American jurist and historian (1854–1926)

Edmund Munroe Smith (December 8, 1854 – April 13, 1926) was an American jurist and historian.

==Family and education==
Smith was born in Brooklyn, New York, the son of Horatio Southgate Smith and his wife, Susan Dwight Munroe. He received his A.B. from Amherst College in 1874 and his LL.B. from Columbia Law School in 1877. In 1879, Smith returned to Amherst to earn an A.M. degree. He received the degree of J.U.D. from the University of Göttingen in 1880.

In 1890, Smith married Emma Gertrude Huidekoper, daughter of General Henry S. Huidekoper. They had one daughter, Gertrude Munroe Smith, born in 1891. Smith's brother, Henry Maynard Smith (he changed his name to Henry Smith Munroe), was also a professor at Columbia, and served as Dean of the School of Mines from 1891 to 1915. Smith's great-granddaughter is Meg Whitman, former CEO of eBay and candidate for Governor of California.

==Career==
Smith filled several posts at Columbia University from 1880 onwards. He was a lecturer in Roman law and an instructor in history from 1880 to 1883. He was promoted to adjunct professor of history in 1883, and became a full professor of Roman law and comparative jurisprudence in 1891. Smith was one of the founders of the Political Science Quarterly, and served as its managing editor from 1886 to 1893 and again from 1904 to 1913.
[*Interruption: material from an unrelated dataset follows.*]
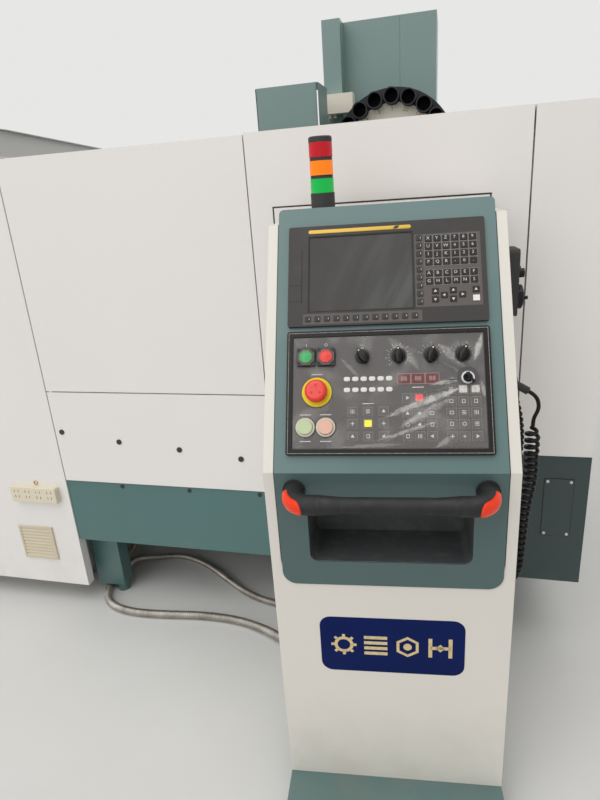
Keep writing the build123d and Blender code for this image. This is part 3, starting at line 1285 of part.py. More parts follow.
# Metal-clad conduits that lie on the floor between the bed and the console's foot
LOW_A = CONDUIT_A_DIAMETER / 2 + 0.5
LOW_B = CONDUIT_B_DIAMETER / 2 + 0.5
gland_face = BED_FRONT - GLAND_LENGTH
conduit_a_points = [
    floor_point(GLAND_A_X, gland_face, CONDUIT_GLAND_Z),
    floor_point(GLAND_A_X, 450, CONDUIT_GLAND_Z), floor_point(-351, 325, 40),
    floor_point(-347, 200, LOW_A), floor_point(-338, 78, LOW_A),
    floor_point(-284, -6, LOW_A), floor_point(-186, -38, LOW_A), floor_point(-52, -32, LOW_A),
    floor_point(90, -12, LOW_A), floor_point(228, -14, LOW_A), floor_point(340, -46, LOW_A + 2),
    console_point(-CONSOLE_HALF - 100, FOOT_GLAND_A, FOOT_GLAND_Z),
    console_point(-CONSOLE_HALF - 20, FOOT_GLAND_A, FOOT_GLAND_Z),
]
conduit_b_points = [
    floor_point(LEG_GLAND_X, tube_back + LEG_DEPTH + 20, LEG_GLAND_Z),
    floor_point(LEG_GLAND_X, 208, LEG_GLAND_Z), floor_point(-270, 258, 32),
    floor_point(-218, 297, LOW_B),
    floor_point(-150, 318, LOW_B), floor_point(-72, 306, LOW_B), floor_point(22, 262, LOW_B),
    floor_point(115, 195, LOW_B), floor_point(204, 136, LOW_B), floor_point(288, 100, LOW_B),
    floor_point(380, 86, LOW_B), floor_point(470, 95, 15), floor_point(530, 69, 23),
    console_point(FOOT_GLAND_B, CONSOLE_DEPTH + 80, FOOT_GLAND_Z),
    console_point(FOOT_GLAND_B, CONSOLE_DEPTH + 20, FOOT_GLAND_Z),
]
with BuildPart() as conduit_a:
    volume_a = tube(conduit_a_points, CONDUIT_A_DIAMETER, "conduit_a")
print("conduit a volume", conduit_a.part.volume / volume_a)
write(conduit_a, "conduit_a")
with BuildPart() as conduit_b:
    volume_b = tube(conduit_b_points, CONDUIT_B_DIAMETER, "conduit_b")
print("conduit b volume", conduit_b.part.volume / volume_b)
write(conduit_b, "conduit_b")
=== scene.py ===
"""Looks of the travelling-column machining centre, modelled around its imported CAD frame.

Lengths are metres in the frame's own directions: X right along the machine, Y away from the
operator and Z up, from the middle of the bed's anchors on the floor. Places and sizes of the
console's and the guard's small pieces are millimetres where a docstring says so.
"""

import logging
import math
import random
from bisect import bisect_left
from dataclasses import dataclass
from enum import Enum
from typing import Callable, Iterable, Sequence

import bmesh
import bpy
from mathutils import Matrix, Vector

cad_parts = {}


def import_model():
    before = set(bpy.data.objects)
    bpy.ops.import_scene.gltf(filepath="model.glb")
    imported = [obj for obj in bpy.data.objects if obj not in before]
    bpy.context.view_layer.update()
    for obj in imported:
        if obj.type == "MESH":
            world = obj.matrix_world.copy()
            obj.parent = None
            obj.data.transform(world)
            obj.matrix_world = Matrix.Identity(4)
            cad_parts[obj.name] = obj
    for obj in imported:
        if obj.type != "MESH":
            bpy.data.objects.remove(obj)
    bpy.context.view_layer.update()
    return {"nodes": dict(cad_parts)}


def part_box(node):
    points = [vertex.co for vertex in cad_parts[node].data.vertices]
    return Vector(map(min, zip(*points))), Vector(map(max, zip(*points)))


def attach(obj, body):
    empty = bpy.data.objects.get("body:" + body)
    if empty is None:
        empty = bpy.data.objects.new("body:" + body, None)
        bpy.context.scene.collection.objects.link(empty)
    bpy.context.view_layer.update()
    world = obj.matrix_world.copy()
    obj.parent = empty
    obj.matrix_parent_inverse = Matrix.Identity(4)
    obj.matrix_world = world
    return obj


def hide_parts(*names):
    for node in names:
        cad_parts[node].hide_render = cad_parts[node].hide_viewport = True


Colour = tuple[float, float, float]
Point = tuple[float, float, float]
Place = tuple[float, float]
Rect = tuple[float, float, float, float]
Crease = tuple[Place, Place, float]
Piece = bpy.types.Object
Socket = bpy.types.NodeSocket

MM = 0.001
INK = 0.12 * MM
logger = logging.getLogger("machining_centre")


@dataclass(frozen=True)
class Seat:
    """A flat place on the machine: a point of it, the way across it and the way up it."""

    origin: Vector
    across: Vector
    up: Vector

    @property
    def normal(self) -> Vector:
        """The direction out of the place."""
        return self.across.cross(self.up)

    def at(self, u: float = 0.0, v: float = 0.0, rise: float = 0.0) -> "Seat":
        """The same place, moved across, up and out."""
        moved = self.origin + self.across * u + self.up * v + self.normal * rise
        return Seat(moved, self.across, self.up)

    def mm(self, u: float = 0.0, v: float = 0.0, rise: float = 0.0) -> "Seat":
        """The same place, moved across, up and out by millimetres."""
        return self.at(u * MM, v * MM, rise * MM)

    def matrix(self, turn: float = 0.0) -> Matrix:
        """Takes a piece modelled round the origin to this place.

        Args:
            turn: an angle about the normal, in radians.

        Returns:
            The matrix that the piece's mesh is transformed by.
        """
        axes = Matrix((self.across, self.up, self.normal)).transposed().to_4x4()
        return Matrix.Translation(self.origin) @ axes @ Matrix.Rotation(turn, 4, "Z")


@dataclass(frozen=True)
class ConsoleDatum:
    """Where the operator console stands and how its face leans."""

    foot: Point = (0.815, -1.999, 0.0)
    turn: float = math.radians(5.9)
    lean: float = math.radians(30.9)
    knee: float = 0.880
    face_centre: float = 0.408
    half: float = 0.247

    @property
    def across(self) -> Vector:
        """The console's own way to the right."""
        return Vector((math.cos(self.turn), math.sin(self.turn), 0.0))

    @property
    def inward(self) -> Vector:
        """The console's own way from its front to its back."""
        return Vector((-math.sin(self.turn), math.cos(self.turn), 0.0))

    def point(self, xc: float, yc: float, z: float) -> Vector:
        """A point of the console's own frame in the machine's frame."""
        return Vector(self.foot) + self.across * xc + self.inward * yc + Vector((0, 0, z))

    def slant_point(self, along: float) -> Vector:
        """The point on the face's middle line at a way up from the knee."""
        yc = along * math.sin(self.lean)
        return self.point(0.0, yc, self.knee + along * math.cos(self.lean))

    def face(self) -> Seat:
        """The leaning face, from the middle of the display."""
        up = self.inward * math.sin(self.lean) + Vector((0, 0, math.cos(self.lean)))
        return Seat(self.slant_point(self.face_centre), self.across, up)

    def front(self) -> Seat:
        """The upright front below the knee, from the floor."""
        return Seat(Vector(self.foot), self.across, Vector((0, 0, 1)))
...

He retired from teaching in 1924 and died of pneumonia at his home in Manhattan on April 13, 1926, at the age of 71.

==Publications==
His works include:
- Smith, Edmund Munroe (1883). "The Law of Nationality"
- Smith, Edmund Munroe (1898). "Bismarck and German Unity, a historical outline"
- Smith, Edmund Munroe (1915). "Military Strategy Versus Diplomacy in Bismarck's Time and Afterwards"
- Smith, Edmund Munroe (1916). "American Diplomacy in the European War"
- Smith, Edmund Munroe (1918). "Militarism and Statecraft"

He wrote articles on Roman law and cognate subjects for the New International Encyclopedia.